Following the second set of semi-finals tonight, Finland’s Eurovision entrant found herself with a place in the final, following her performance of her pro-equal marriage song, which included a lesbian kiss.

Last week, Krista Siegfrids insisted that her song ‘Marry Me’ was not political, but did go on to say that she did want to make a statement about the lack of legal recognition of same-sex marriages in Finland. Organisers forbid “lyrics, speeches, gestures of a political or similar nature”.

Following the performance, in an interview with Danish TV, when asked about the lesbian kiss, Siegfrids said: “It’s just about love – now it’s 2013, and I think I can kiss anyone I want to.

When the interviewer asks how Siegfrids thinks viewers in Belaruse and Azerbaijan might react to her performance she said: “I think that everybody should have the right to do that. It’s no big deal, it’s not big deal to me. It’s a show, and it’s about love and love is beautiful in any form.”

She goes on to say that she wrote the song for her boyfriend, and that she wants to marry him, and when asked if he minded her kissing a woman on stage, she asserted: “It’s just a show – I have to get married in the show number, and there’s just girls on stage…”

When the interviewer asked her if her boyfriend would propose, she joked: “You’ll have to ask him.”

In the song’s official video, Siegfrids goes in pursuit of the man she wants to marry, with the help of some friends, and eventually, after appearing to kidnap him, he agrees to marry her at the end.

“I don’t think ‘Marry Me’ is political,” said Siegfrids. “It’s about love and tolerance. But gay marriage is not allowed in Finland and that’s wrong.
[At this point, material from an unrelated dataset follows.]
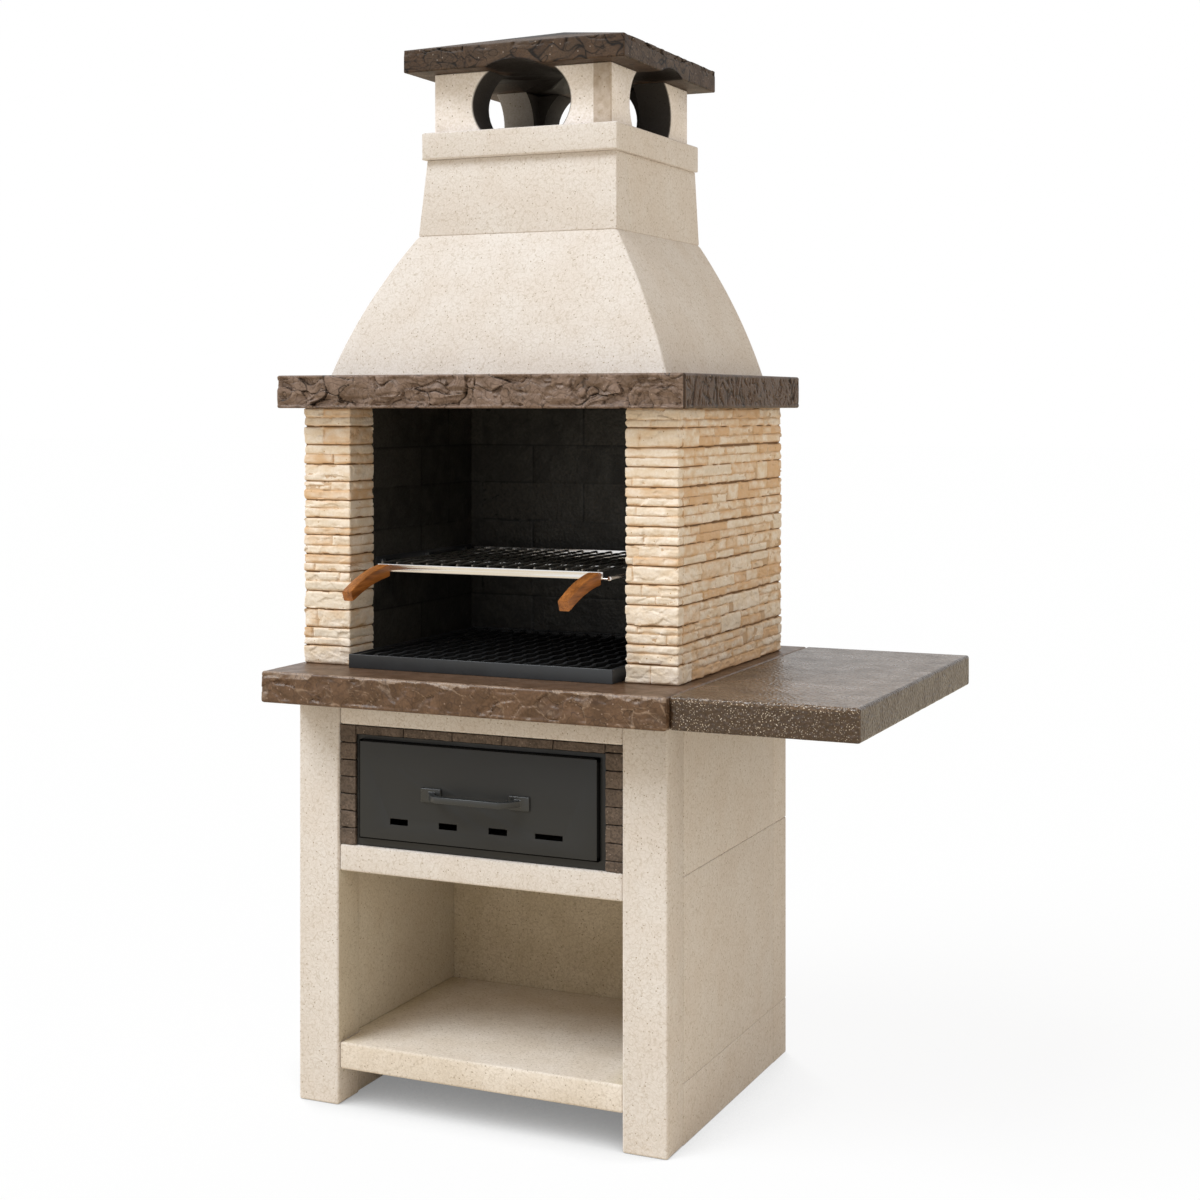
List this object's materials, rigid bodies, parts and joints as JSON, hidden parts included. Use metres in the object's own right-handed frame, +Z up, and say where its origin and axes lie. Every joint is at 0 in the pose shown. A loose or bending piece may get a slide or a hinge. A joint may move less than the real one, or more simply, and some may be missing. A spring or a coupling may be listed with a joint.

I wanted to make a statement about that.”

Except for the Faroe Islands, in which more than two thirds support legalising civil marriage for gay couples, and legislation to allow it will be introduced this year, Finland is currently the only remaining Nordic country which does not legally recognise same-sex unions.

Both Norway and Sweden approved gender- neutral marriage in 2009. Iceland followed in 2010, and in 2012, Denmark also joined them in legalising equal marriage.

Denmark, Finland, Iceland, Norway and Sweden will all appear in this Saturday’s Eurovision final.

Registered partnerships were created for gay couples in 2002. In 2009, the Finnish parliament voted to allow gay couples in registered partnerships to adopt the biological children of their partners.

On 1 March this year, the Finnish parliament’s Legal Affairs Committee voted narrowly to reject a bill to legalise equal marriage.

Then, two weeks later, after taking just one day to gather 50,000 signatures on a petition in order to force lawmakers to consider an equal marriage bill, pro-equal marriage pensioners delivered it to parliament.

Last week, an equal marriage themed parody of Siegfrids’ song, went viral online, and was shot in 10 countries with over 150 participants. It has been viewed almost 150,000 times, compared to 130,000 views the original has received.